Isma’a: Films on Music from North Africa

Published April 23rd, 2008 - 02:45 GMT

Isma’a: Films on Music from North Africa

The transformation of music in response to melding communities and political realities is the premise behind The Third Line’s latest series of films, to screen from the end of April to mid-May.  Exploring intersections between the cultural and political issues of the region and the development of diverging sounds across North Africa, these four documentaries highlight stories from Egypt, Morocco and Algeria, from the iconic Umm Kulthum to hip hop on the streets of Marrakech.  By no means the whole picture, this series is the beginning of a journey through music of the Arab world, presenting a range of musical styles, their divergent/overlapping connections with historical movements and how they have come to shape the sounds of today. 
The first screening, Umm Kulthum, A Voice Like Egypt on April 26th, explores the life and career of the iconic "Star of the East" (kawkab el-sharq). Born in El Senbellawein in 1904, Umm Kulthum began her singing career disguised as a boy.  She grew to the status of a national, region and international icon, known for her passionate live performances that would often last for hours on end. This intense, highly personal creative relationship between singer and audience was undoubtedly one of the reasons of Umm Kulthum's tremendous success, as was her everlasting commitment to Egypt and the support of indigenous Arab culture.

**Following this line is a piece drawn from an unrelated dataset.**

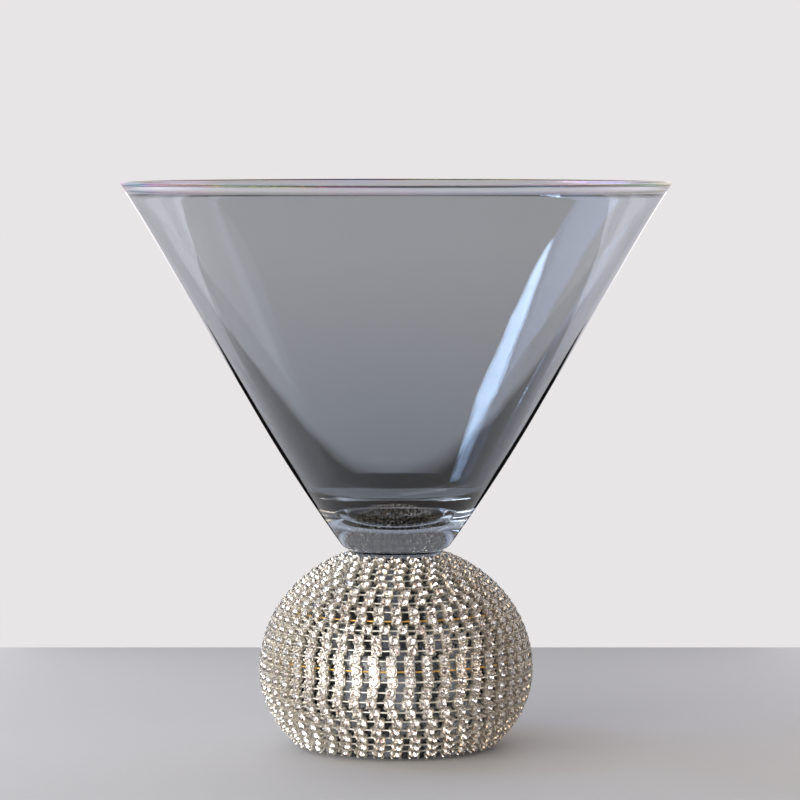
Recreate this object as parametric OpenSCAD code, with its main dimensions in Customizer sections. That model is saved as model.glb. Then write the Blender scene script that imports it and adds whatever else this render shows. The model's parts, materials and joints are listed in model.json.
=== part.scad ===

More than a musician, she became 'the voice and face of Egypt'."
Films at The Third Line seeks to illuminate aspects of life and culture from the region through the screening of Documentary and Feature Films from across the Middle East. With the support of a grant from the Emirates Foundation and under the direction of coordinator Mishaal Al Gergawi, this program is committed to furthering audience dialogue and a broader awareness of arts of the region. 

Screenings are free and doors open at 7pm, with films starting promptly at 7:30.  Seats are limited and on a strict advance RSVP only basis so that we can accommodate everyone comfortably and safely. Please book seats at or at 04-341-1367.



Saturday April 26th - Umm Kulthum, A Voice Like Egypt:
Narrated by Omar Sharif, Umm Kulthum, A Voice Like Egypt takes viewers into the singer’s home village and to the streets and cafes of Cairo where she lived and worked. Featuring concert footage, film clips and interviews with the famed singer’s friends and colleagues, Director Michael Goldman’s documentary places the life and career of Umm Kulthum in the context of the epic story of 20th century Egypt and wider Arab Nationalism. In Arabic & French with English Subtitles, 68 minutes long.


Saturday May 3rd - Sheikhates Blues (Doumou’ El-Sheikhates):
The female Moroccan musicians known as sheikhates sing about the realities of life: about the land, nature, wars, mountains, crises and, of course, about love – forming the musical heritage of Morocco. Director Ali Essafi offers a marvelous portrait of the daily lives of these regional folk singers, exploring how their music has evolved over the years – along with society’s acceptance of the women who perform this music in public. In Arabic with English Subtitles, 52 minutes long.

Saturday May 10th - Rai Story: From Cheikha Rimitti to Cheba Djenet (Hekayat Al-Rai):
Starting in 1923 the Algerian city of Oran, filmmakers Madeleine Verschaffelt and Ahmed Rachedi take us from the origins of the rai musical tradition, when early singers performed from behind screens at weddings and festivals so that their identity would be protected, through the transformation of rai music through the 1960s, '70s, '80s and '90s.  Evolving to express the political and social upheaval of the times, rai singing continues to adapt to this day, expressing the heart of the next generation.  In Arabic & French with English Subtitles, 84 minutes long.

Saturday May 17th - I Love Hip Hop in Morocco:
Wandering through the souks of the Marrakech medina while in Morocco on a 2004 Fulbright fellowship to research hip-hop, American Brooklynite Josh Asen was inspired by the sounds of Puff Daddy and Eminem over the strains of traditional religious music.  In I Love Hip Hop in Morocco, along with exploring intersections of urban music in Morocco, Asen documents and helps found the country’s first-ever hip-hop festival. In Arabic, French and English with English Subtitles, 80 minutes long.